**** Records provided

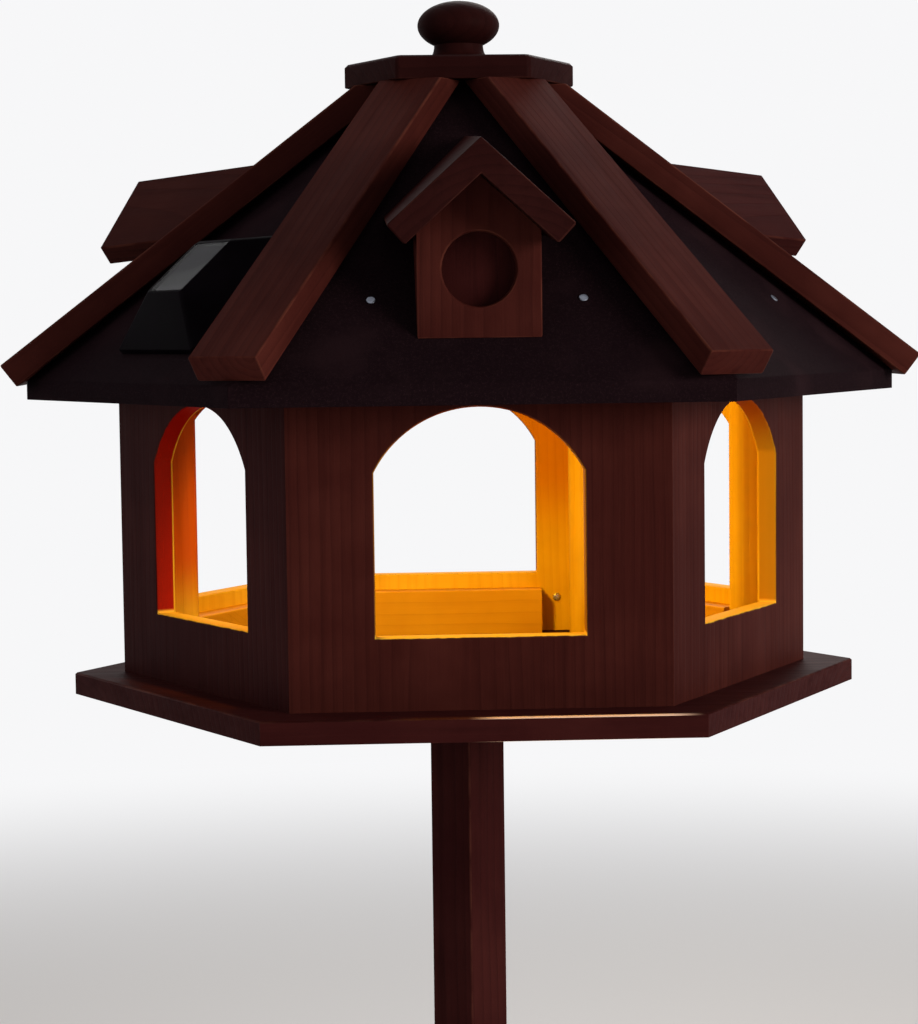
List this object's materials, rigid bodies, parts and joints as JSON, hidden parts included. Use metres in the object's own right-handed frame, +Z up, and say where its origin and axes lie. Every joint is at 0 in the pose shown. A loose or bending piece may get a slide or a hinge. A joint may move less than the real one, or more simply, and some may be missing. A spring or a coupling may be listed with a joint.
{
  "type": "bird table",
  "caption": "Wooden bird table with a hexagonal house, arched windows, felted roof with hip battens, small dormers and a solar lamp, on a post with crossed feet.",
  "frame": {"origin": "bottom centre of the whole table, on the ground under the middle of the post", "axes": "+Z is up along the post; -Y is the front, towards the wall below the front dormer; +X is to the right seen from the front"},
  "size_m": [0.796, 0.6994, 1.579],
  "materials": {
    "stained_wood": "dark red-brown wood stain over softwood, satin, grain showing",
    "bare_pine": "planed pine, untreated, on the inside of the house",
    "roofing_felt": "black bitumen felt with fine mineral grit, matte",
    "galvanised_steel": "dull galvanised steel",
    "zinc_screw": "zinc plated steel screws",
    "black_plastic": "moulded black plastic, fine matte",
    "button_plastic": "soft-touch plastic push button",
    "lamp_glass": "flat clear glass over the solar cell",
    "solar_cell": "dark blue silicon cell with thin silver lines",
    "lamp_lens": "frosted warm white lens, lit",
    "battery_sleeve": "plain shrink sleeve on a rechargeable cell",
    "circuit_board": "green circuit board with its light and switch"
  },
  "bodies": {
    "table": {"brace_back_left": "stained_wood", "brace_back_right": "stained_wood", "brace_front_left": "stained_wood", "brace_front_right": "stained_wood", "cap_plate": "stained_wood", "circuit_board": "circuit_board", "clout_nails": "galvanised_steel", "corner_posts": "bare_pine", "dormer_back_left_cheeks": "stained_wood", "dormer_back_left_gable": "stained_wood", "dormer_back_left_roof": "stained_wood", "dormer_back_right_cheeks": "stained_wood", "dormer_back_right_gable": "stained_wood", "dormer_back_right_roof": "stained_wood", "dormer_backings": "stained_wood", "dormer_front_cheeks": "stained_wood", "dormer_front_gable": "stained_wood", "dormer_front_roof": "stained_wood", "finial": "stained_wood", "floor_board": "stained_wood", "floor_cleats": "bare_pine", "foot_lower": "stained_wood", "foot_upper": "stained_wood", "hip_batten_back_left": "stained_wood", "hip_batten_back_right": "stained_wood", "hip_batten_front_left": "stained_wood", "hip_batten_front_right": "stained_wood", "hip_batten_left": "stained_wood", "hip_batten_right": "stained_wood", "lamp_base": "black_plastic", "lamp_battery": "battery_sleeve", "lamp_cover": "black_plastic", "lamp_cup": "black_plastic", "lamp_glass": "lamp_glass", "lamp_lens": "lamp_lens", "post": "stained_wood", "post_brackets": "galvanised_steel", "roof_board_back": "bare_pine", "roof_board_back_left": "bare_pine", "roof_board_back_right": "bare_pine", "roof_board_front": "bare_pine", "roof_board_front_left": "bare_pine", "roof_board_front_right": "bare_pine", "roof_felt_back": "roofing_felt", "roof_felt_back_left": "roofing_felt", "roof_felt_back_right": "roofing_felt", "roof_felt_front": "roofing_felt", "roof_felt_front_left": "roofing_felt", "roof_felt_front_right": "roofing_felt", "short_screws": "zinc_screw", "solar_cell": "solar_cell", "wall_back": "stained_wood", "wall_back_left": "stained_wood", "wall_back_right": "stained_wood", "wall_front": "stained_wood", "wall_front_left": "stained_wood", "wall_front_right": "stained_wood", "wood_screws": "zinc_screw"},
    "button": {"lamp_button": "button_plastic"}
  },
  "joints": [
    {"name": "lamp_button_press", "type": "slide", "parent": "table", "child": "button", "axis": [-0.5738, -0.3313, 0.749], "range_m": [0, 0.0025], "stiffness_N_per_m": 400, "springref_m": -0.001}
  ]
}
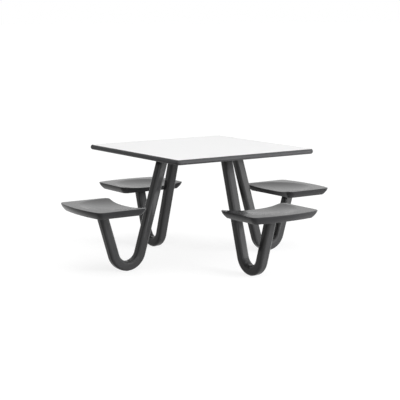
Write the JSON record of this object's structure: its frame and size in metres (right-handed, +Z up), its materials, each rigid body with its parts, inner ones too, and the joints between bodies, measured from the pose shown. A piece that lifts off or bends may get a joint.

********

◆ Problem: Reproduce each line verbatim.

◆ Response for this exercise:
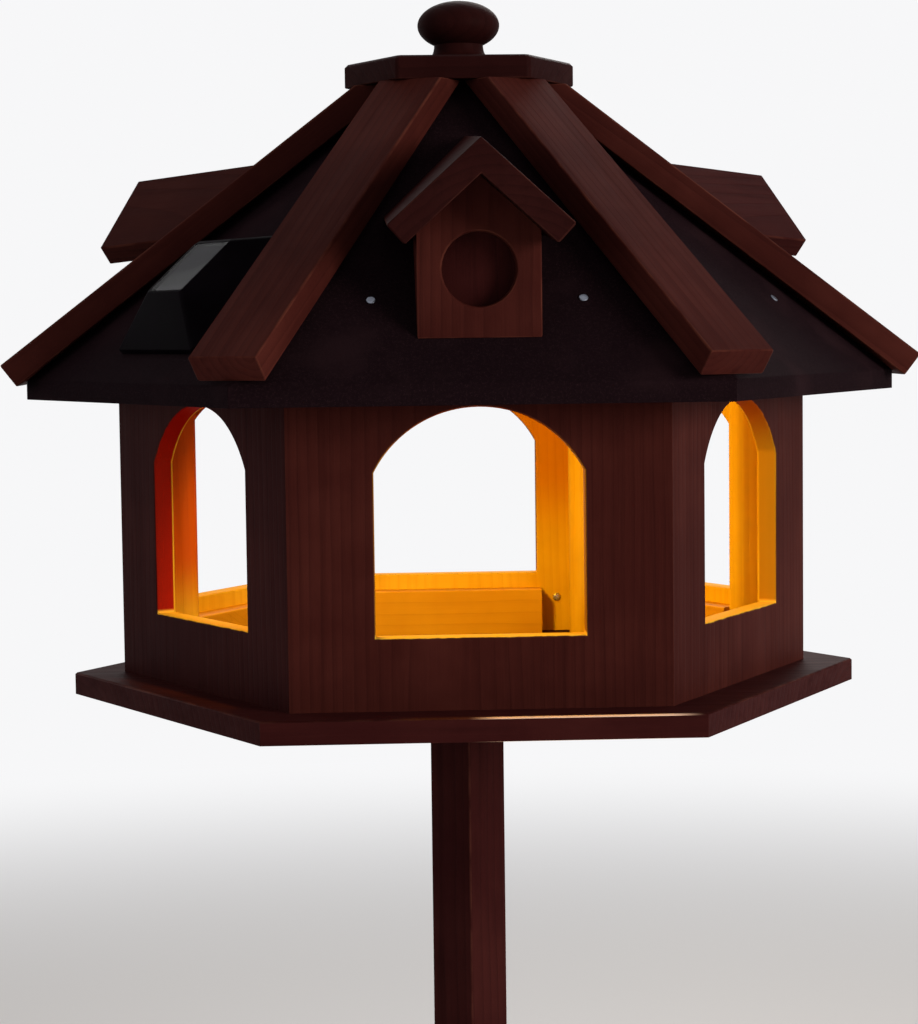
List this object's materials, rigid bodies, parts and joints as JSON, hidden parts included. Use metres in the object's own right-handed frame, +Z up, and say where its origin and axes lie. Every joint is at 0 in the pose shown. A loose or bending piece may get a slide or a hinge. A joint may move less than the real one, or more simply, and some may be missing. A spring or a coupling may be listed with a joint.
{
  "type": "bird table",
  "caption": "Wooden bird table with a hexagonal house, arched windows, felted roof with hip battens, small dormers and a solar lamp, on a post with crossed feet.",
  "frame": {"origin": "bottom centre of the whole table, on the ground under the middle of the post", "axes": "+Z is up along the post; -Y is the front, towards the wall below the front dormer; +X is to the right seen from the front"},
  "size_m": [0.796, 0.6994, 1.579],
  "materials": {
    "stained_wood": "dark red-brown wood stain over softwood, satin, grain showing",
    "bare_pine": "planed pine, untreated, on the inside of the house",
    "roofing_felt": "black bitumen felt with fine mineral grit, matte",
    "galvanised_steel": "dull galvanised steel",
    "zinc_screw": "zinc plated steel screws",
    "black_plastic": "moulded black plastic, fine matte",
    "button_plastic": "soft-touch plastic push button",
    "lamp_glass": "flat clear glass over the solar cell",
    "solar_cell": "dark blue silicon cell with thin silver lines",
    "lamp_lens": "frosted warm white lens, lit",
    "battery_sleeve": "plain shrink sleeve on a rechargeable cell",
    "circuit_board": "green circuit board with its light and switch"
  },
  "bodies": {
    "table": {"brace_back_left": "stained_wood", "brace_back_right": "stained_wood", "brace_front_left": "stained_wood", "brace_front_right": "stained_wood", "cap_plate": "stained_wood", "circuit_board": "circuit_board", "clout_nails": "galvanised_steel", "corner_posts": "bare_pine", "dormer_back_left_cheeks": "stained_wood", "dormer_back_left_gable": "stained_wood", "dormer_back_left_roof": "stained_wood", "dormer_back_right_cheeks": "stained_wood", "dormer_back_right_gable": "stained_wood", "dormer_back_right_roof": "stained_wood", "dormer_backings": "stained_wood", "dormer_front_cheeks": "stained_wood", "dormer_front_gable": "stained_wood", "dormer_front_roof": "stained_wood", "finial": "stained_wood", "floor_board": "stained_wood", "floor_cleats": "bare_pine", "foot_lower": "stained_wood", "foot_upper": "stained_wood", "hip_batten_back_left": "stained_wood", "hip_batten_back_right": "stained_wood", "hip_batten_front_left": "stained_wood", "hip_batten_front_right": "stained_wood", "hip_batten_left": "stained_wood", "hip_batten_right": "stained_wood", "lamp_base": "black_plastic", "lamp_battery": "battery_sleeve", "lamp_cover": "black_plastic", "lamp_cup": "black_plastic", "lamp_glass": "lamp_glass", "lamp_lens": "lamp_lens", "post": "stained_wood", "post_brackets": "galvanised_steel", "roof_board_back": "bare_pine", "roof_board_back_left": "bare_pine", "roof_board_back_right": "bare_pine", "roof_board_front": "bare_pine", "roof_board_front_left": "bare_pine", "roof_board_front_right": "bare_pine", "roof_felt_back": "roofing_felt", "roof_felt_back_left": "roofing_felt", "roof_felt_back_right": "roofing_felt", "roof_felt_front": "roofing_felt", "roof_felt_front_left": "roofing_felt", "roof_felt_front_right": "roofing_felt", "short_screws": "zinc_screw", "solar_cell": "solar_cell", "wall_back": "stained_wood", "wall_back_left": "stained_wood", "wall_back_right": "stained_wood", "wall_front": "stained_wood", "wall_front_left": "stained_wood", "wall_front_right": "stained_wood", "wood_screws": "zinc_screw"},
    "button": {"lamp_button": "button_plastic"}
  },
  "joints": [
    {"name": "lamp_button_press", "type": "slide", "parent": "table", "child": "button", "axis": [-0.5738, -0.3313, 0.749], "range_m": [0, 0.0025], "stiffness_N_per_m": 400, "springref_m": -0.001}
  ]
}
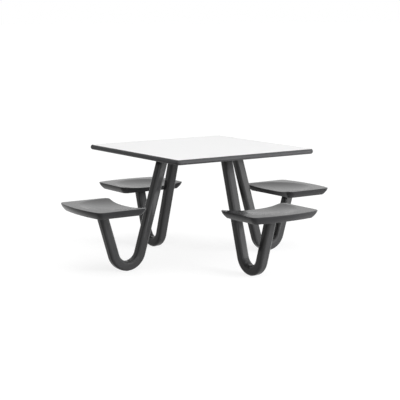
Write the JSON record of this object's structure: its frame and size in metres (right-handed, +Z up), its materials, each rigid body with its parts, inner ones too, and the joints between bodies, measured from the pose shown. A piece that lifts off or bends may get a joint.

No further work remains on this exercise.